Whether the population around this park is made up of more hunters, I don't know. But I did do some research at the U.S. Census website and discovered that about 170,000 more people live in the Tennessee and North Carolina counties that border the Smokies than live in the Wyoming, Montana and Idaho counties surrounding Yellowstone. Taking into consideration that the western counties are made up of significantly more land mass, I also worked out that 8.2 people on average live in a given square mile out west, while 78.5 people live on a square mile around here.

With more people come more homes, fences, roads, dogs and bird feeders, a fact not lost on the park service, which says on another of its websites that accelerated development along western park boundaries threatens to diminish open space and traditional elk migration routes. The insanity of Gatlinburg/Pigeon Forge in the summer must be the reason these elk are being released in North Carolina's Cataloochee Valley, which is surrounded by far fewer people than Tennessee's Seiver County.

I was about 15 feet away from the first and only elk I've even seen. We were driving through Yellowstone when we rounded a curve and there it was. Standing just off the road, the bull elk had a head full of antlers and a mouth full of grass. He was beautiful and big, really big. He may not have been the 1,000 pounds a full-grown male elk can reach, but he was huge.
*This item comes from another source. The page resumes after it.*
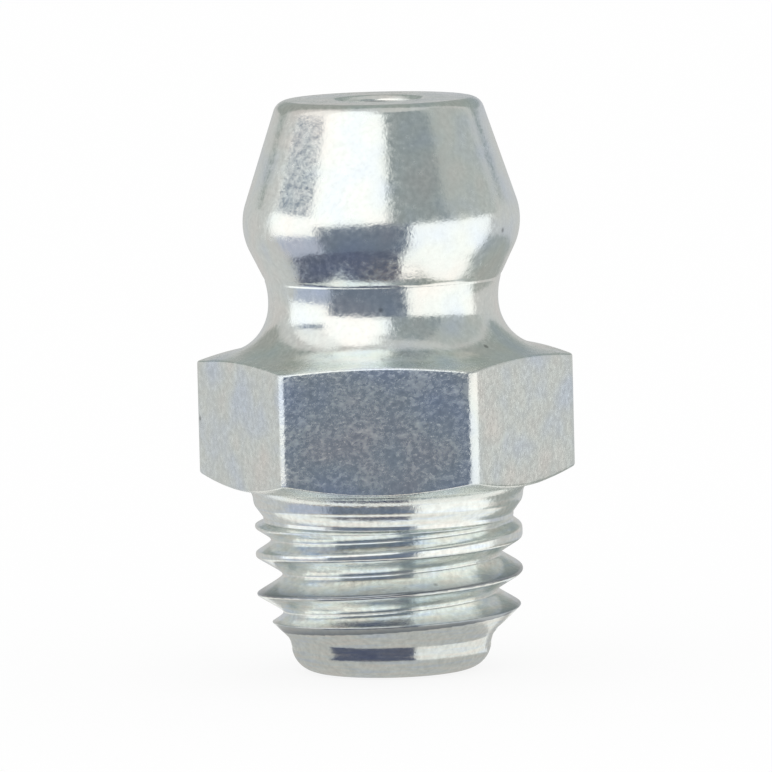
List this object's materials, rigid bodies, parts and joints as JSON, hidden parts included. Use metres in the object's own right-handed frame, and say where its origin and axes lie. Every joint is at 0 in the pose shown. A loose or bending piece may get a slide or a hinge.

You think a white-tailed deer makes a mess when it gets in the way of a car or truck on the highway. Would either elk or driver survive such a collision?

Finally, I'm a little confused that officials with Great Smoky Mountains National Park have decided that 2001 is the best time to be reintroducing elk. I thought they were concerned with the number of visitors they have each year and the number of cars leaving behind exhaust, adding to an air pollution problem of epic proportion. Won't the possibility of seeing an elk bring even more people and cars to the Smokies?